* What to work on *
Go through the listing beneath this task and return every line that carries the string "scene".
>> Begin
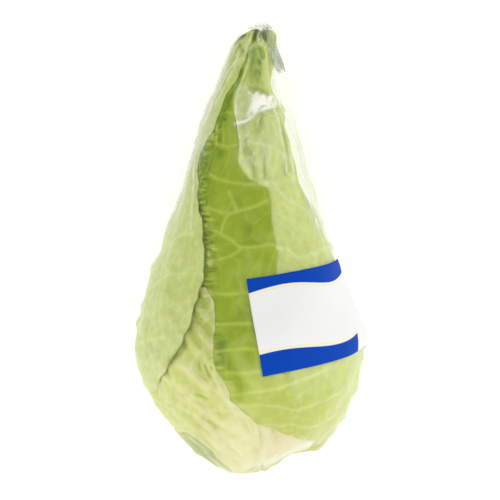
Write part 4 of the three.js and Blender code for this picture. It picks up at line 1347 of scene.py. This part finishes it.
def filmMaterial():
    material, board = newMaterial("clearFilm")
    place = board.place()
    creases = board.noise(board.stretched(place, (1.0, 0.28, 1.0)), 210.0, 4.0, 0.62)
    soft = board.noise(place, 48.0, 2.0)
    tiny = board.noise(board.stretched(place, (1.0, 0.5, 1.0)), 620.0, 2.0)
    relief = board.bump(creases * 0.75 + soft * 1.1 + tiny * 0.12, 0.3, 0.0012)
    facing = board.node("ShaderNodeLayerWeight", None, {"Blend": 0.5, "Normal": relief}, "Facing")
    gloss = board.clamped((0.012 + 0.5 * facing ** 4.5) * board.mark("skin"))
    clear = board.node("ShaderNodeBsdfTransparent", None, {"Color": (0.99, 0.995, 0.985, 1.0)})
    shine = board.node("ShaderNodeBsdfGlossy", None,
                       {"Color": (1.0, 1.0, 1.0, 1.0), "Roughness": 0.13, "Normal": relief})
    # grey on the gathered tail: painted shade
    colour = board.blend(board.mark("dusk"), tint(*film["white"]), tint(*film["grey"]))
    haze = board.clamped(board.mark("haze") * (0.6 + 0.8 * creases))
    sheet = board.mixed(gloss, clear, shine)
    finishMaterial(board, board.mixed(haze, sheet, board.surface(colour, 0.34, relief, 0.4)))
    return material


def labelMaterial():
    material, board = newMaterial("printedPaper")
    flat = board.node("ShaderNodeUVMap", {"uv_map": "UVMap"})
    parts = board.node("ShaderNodeSeparateXYZ", None, {0: flat}).socket.node.outputs
    across, up = Wire(board, parts[0]), Wire(board, parts[1])
    end, soft = label["panel"], 0.002
    panel = 1 - board.span(across - up * label["panelSlant"], end - soft, end + soft)
    # the two blue bands reach from the label's edges to these waved lines
    lowLine = 0.195 + board.maths("COSINE", across * 9.4 - 0.86) * 0.036
    highLine = 0.848 + board.maths("SINE", across * 10.3) * 0.042
    blueLow = (1 - board.span(up - lowLine, -0.004, 0.004)) * panel
    blueHigh = board.span(up - highLine, -0.004, 0.004) * panel
    lineNear, lineFar = (board.span(inward, 0.01, 0.018) - board.span(inward, 0.028, 0.036)
                         for inward in (up - lowLine, highLine - up))
    fibre = board.noise(board.place(), 1500.0, 3.0)
    colour = board.blend(fibre * 0.25, *(tint(*shade) for shade in label["paper"]))
    colour = board.blend((lineNear + lineFar) * panel, colour, tint(*label["cream"]))
    colour = board.blend(board.maths("MAXIMUM", blueLow, blueHigh), colour, tint(*label["blue"]))
    relief = board.bump(fibre, 0.12, 0.0002)
    finishMaterial(board, board.surface(colour, 0.46 + 0.1 * fibre, relief, 0.08))
    return material


def labelTree():
    board, given = newGeometryTree("layOnFilm", [
        ("Geometry", "Geometry"), ("Film", "Object"), ("Lift", "Float"), ("Material", "Material")])
    target = board.node("GeometryNodeObjectInfo", None, {"Object": given["Film"]}, "Geometry")
    inward = board.node("GeometryNodeInputNamedAttribute", {"data_type": "FLOAT_VECTOR"},
                        {"Name": "inward"}, "Attribute")
    distance = board.node("GeometryNodeRaycast", None, {
        "Target Geometry": target, "Ray Direction": inward, "Ray Length": label["castReach"] * millimetre,
    }, "Hit Distance")
    soft = board.node("GeometryNodeBlurAttribute", {"data_type": "FLOAT"}, {"Iterations": 4, 0: distance})
    step = board.node("ShaderNodeVectorMath", {"operation": "SCALE"},
                      {0: inward, "Scale": soft - given["Lift"]})
    laid = board.node("GeometryNodeSetPosition", None, {"Geometry": given["Geometry"], "Offset": step})
    return finishGeometryTree(board, laid, given["Material"])


def labelPiece(material):
    rows, columns = label["grid"]
    up = np.linspace(0, 1, rows + 1)[:, None]
    across = np.linspace(0, 1, columns + 1)[None, :]
    share, angle = labelPlace(across, up)
    high, low = (headPoint(share, angle, label[lift]) for lift in ("castFrom", "castTo"))
    inward = (low - high) / np.linalg.norm(low - high, axis=-1, keepdims=True)
    uv = np.stack([x.ravel() for x in np.broadcast_arrays(across, up)], axis=-1)
    piece = meshPiece("labelSheet", high.reshape(-1, 3), gridQuads(rows, columns), uv=uv)
    layer = piece.data.attributes.new("inward", "FLOAT_VECTOR", "POINT")
    layer.data.foreach_set("vector", inward.astype(np.float32).ravel())
    lay = piece.modifiers.new("lay", "NODES")
    lay.node_group = labelTree()
    setInputs(lay, {"Film": pieces["film"], "Lift": label["lift"] * millimetre, "Material": material})
    applyModifiers(piece)
    wall = piece.modifiers.new("wall", "SOLIDIFY")
    wall.thickness = label["wall"] * millimetre
    wall.offset = 1
    applyModifiers(piece)
    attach(piece, "root")
    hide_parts("label")
    return piece


for node, look in leafLooks.items():
    pieces[node].data.materials.append(leafMaterial(pieces[node].name, look))
pieces["film"].data.materials.append(filmMaterial())
pieces["label"] = labelPiece(labelMaterial())
print("label laid on the film")

stem = {
    "radius": 10.0,
    "start": 3.6,  # where its cut face lies along the axis
    "end": 30.0,
    "sides": 72,
    "bundles": 26,  # vessel ends in the cut face
    "bundleRing": 6.6,
    "bundleSize": 0.62,
    "pale": (240, 231, 192),
    "deep": (224, 211, 164),
    "fibre": (208, 190, 138),
}


def stemMaterial():
    material, board = newMaterial("cutStem")
    place = board.place()
    fibre = board.noise(board.stretched(place, (1.0, 0.25, 1.0)), 500.0, 4.0)
    blotch = board.noise(place, 120.0, 3.0)
    colour = board.blend(blotch, tint(*stem["pale"]), tint(*stem["deep"]))
    colour = board.blend(board.span(fibre, 0.55, 0.75), colour, tint(*stem["fibre"]))
    relief = board.bump(fibre + blotch * 0.5, 0.5, 0.0008)
    finishMaterial(board, board.surface(colour, 0.5 + 0.2 * blotch, relief))
    return material


def bundleTree():
    board, given = newGeometryTree("ringOfBundles", [
        ("Geometry", "Geometry"), ("Count", "Int"), ("Ring", "Float"), ("Size", "Float"),
        ("Middle", "Vector"), ("Turn", "Vector"), ("Material", "Material")])
    ring = board.node("GeometryNodeMeshCircle", None, {"Vertices": given["Count"], "Radius": given["Ring"]})
    shift = board.node("FunctionNodeRandomValue", {"data_type": "FLOAT_VECTOR"}, {
        "Min": (-0.0005, -0.0005, -0.00005), "Max": (0.0005, 0.0005, 0.00005), "Seed": 4})
    loose = board.node("GeometryNodeSetPosition", None, {"Geometry": ring, "Offset": shift})
    bead = board.node("GeometryNodeMeshIcoSphere", None, {"Radius": given["Size"], "Subdivisions": 2})
    sizes = board.node("FunctionNodeRandomValue", {"data_type": "FLOAT_VECTOR"}, {
        "Min": (0.7, 0.7, 0.3), "Max": (1.3, 1.3, 0.45), "Seed": 9})
    copies = board.node("GeometryNodeInstanceOnPoints", None, {
        "Points": loose, "Instance": bead, "Scale": sizes})
    put = board.node("GeometryNodeTransform", None, {
        "Geometry": copies, "Translation": given["Middle"], "Rotation": given["Turn"]})
    both = board.node("GeometryNodeJoinGeometry", None, {"Geometry": given["Geometry"]})
    board.feed(both.socket.node.inputs["Geometry"], put)
    return finishGeometryTree(board, both, given["Material"])


def stemPiece(material):
    length = stem["end"] - stem["start"]
    r = stem["radius"]
    profile = splineThrough([
        (0.4, 0.5), (3, 0.45), (5.4, 0.15), (7.4, 0.3), (r - 1.2, 0), (r - 0.3, 0.5), (r, 1.8),
        (r - 0.6, length * 0.4), (r - 1.6, length * 0.8), (r - 2.6, length), (0.4, length),
    ], 4)
    turn = np.arange(stem["sides"]) * 2 * math.pi / stem["sides"]
    radius = profile[:, :1] * (1 + 0.02 * np.sin(5 * turn) + 0.012 * np.sin(11 * turn + 1))
    middle = sidewaysLine(stem["start"])
    along = stem["start"] + profile[:, 1:] + 0 * turn
    body = np.stack([middle + radius * np.sin(turn), along, radius * np.cos(turn)], axis=-1)
    points = (laidDown(body) + headShift).reshape(-1, 3)
    piece = meshPiece("cutStem", points, ringQuads(len(profile) - 1, stem["sides"]))
    bm = bmesh.new()
    bm.from_mesh(piece.data)
    bmesh.ops.holes_fill(bm, edges=[e for e in bm.edges if e.is_boundary], sides=0)
    bmesh.ops.recalc_face_normals(bm, faces=bm.faces)
    bm.to_mesh(piece.data)
    bm.free()
    face = laidDown(np.array([middle, stem["start"] + 0.1, 0.0])) + headShift
    bundles = piece.modifiers.new("bundles", "NODES")
    bundles.node_group = bundleTree()
    setInputs(bundles, {
        "Count": stem["bundles"],
        "Ring": stem["bundleRing"] * millimetre,
        "Size": stem["bundleSize"] * millimetre,
        "Middle": [float(x) * millimetre for x in face],
        "Turn": [math.radians(90) - tilt, 0.0, 0.0],
        "Material": material,
    })
    applyModifiers(piece)
    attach(piece, "root")
    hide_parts("stem")
    return piece


pieces["stem"] = stemPiece(stemMaterial())
print("stem made")

studio = {  # lengths in metres, the lens in mm
    "lens": 110.7,
    "distance": 0.85,
    "aim": (0.0001, 0.0005, 0.044),
    "world": 0.5,  # strength of its light
    "floor": 1.6,  # half its side
    "floorGlow": 0.4,  # round the head; it grows to 1 away from it
    "lamps": [  # name, direction from the head, distance, width, height, watts
        ("leftSoft", (-0.85, 0.0, 0.6), 0.9, 0.6, 0.9, 2.8),
        ("rightSoft", (0.95, 0.05, 0.42), 0.9, 1.0, 0.9, 3.6),
        ("topSoft", (0.1, 0.7, 1.0), 1.1, 0.5, 0.4, 1.4),
        ("baseSoft", (0.0, -1.0, 0.55), 0.9, 0.9, 0.5, 2.4),
    ],
}


def lightTheWorld():
    world = bpy.data.worlds.new("studioWorld")
    bpy.context.scene.world = world
    world.use_nodes = True
    board = Board(world.node_tree)
    plain, white = (board.node("ShaderNodeBackground", None, {"Color": (1, 1, 1, 1), "Strength": strength})
                    for strength in (studio["world"], 1.0))
    board.node("ShaderNodeOutputWorld", None, {"Surface": board.mixed(board.seen(), plain, white)})


def layFloor():
    half = studio["floor"]
    corners = np.array([(-half, -half, 0), (half, -half, 0), (half, half, 0), (-half, half, 0)])
    floor = meshPiece("studioFloor", corners / millimetre, np.array([[0, 1, 2, 3]]))
    material, board = newMaterial("paleFloor")
    grain = board.noise(board.place(), 90.0, 2.0)
    away = board.node("ShaderNodeVectorMath", {"operation": "LENGTH"}, {0: board.place()}, "Value")
    glow = board.grey(board.span(away, 0.25, 0.8, studio["floorGlow"], 1.0))
    paper = board.node("ShaderNodeBsdfPrincipled", None, {
        "Base Color": board.blend(grain, (0.86, 0.86, 0.86, 1), (0.9, 0.9, 0.9, 1)), "Roughness": 0.8,
        "Specular IOR Level": 0.1, "Emission Color": board.blend(board.seen(), (0, 0, 0, 1), glow),
        "Emission Strength": 1.0})
    finishMaterial(board, paper)
    floor.data.materials.append(material)


def hangLamps():
    aim = Vector(studio["aim"])
    for name, direction, distance, width, height, watts in studio["lamps"]:
        lamp = bpy.data.lights.new(name, "AREA")
        lamp.shape = "RECTANGLE"
        lamp.size, lamp.size_y, lamp.energy = width, height, watts
        holder = bpy.data.objects.new(name, lamp)
        away = Vector(direction).normalized()
        holder.location = aim + away * distance
        holder.rotation_euler = away.to_track_quat("Z", "Y").to_euler()
        bpy.context.collection.objects.link(holder)


def setCamera():
    data = bpy.data.cameras.new("studioCamera")
    data.lens = studio["lens"]
    camera = bpy.data.objects.new("studioCamera", data)
    back = Vector((0, math.sin(tilt), math.cos(tilt)))
    camera.location = Vector(studio["aim"]) + back * studio["distance"]
    camera.rotation_euler = (-tilt, 0, 0)
    bpy.context.collection.objects.link(camera)
    bpy.context.scene.camera = camera


lightTheWorld()
layFloor()
hangLamps()
setCamera()
bpy.context.scene.view_settings.view_transform = "Standard"
bpy.context.scene.cycles.transparent_max_bounces = 40  # light passes the folded film many times
print("studio ready")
>> End
* Written response *
Write part 4 of the three.js and Blender code for this picture. It picks up at line 1347 of scene.py. This part finishes it.
    bpy.context.scene.world = world
    bpy.context.scene.camera = camera
bpy.context.scene.view_settings.view_transform = "Standard"
bpy.context.scene.cycles.transparent_max_bounces = 40  # light passes the folded film many times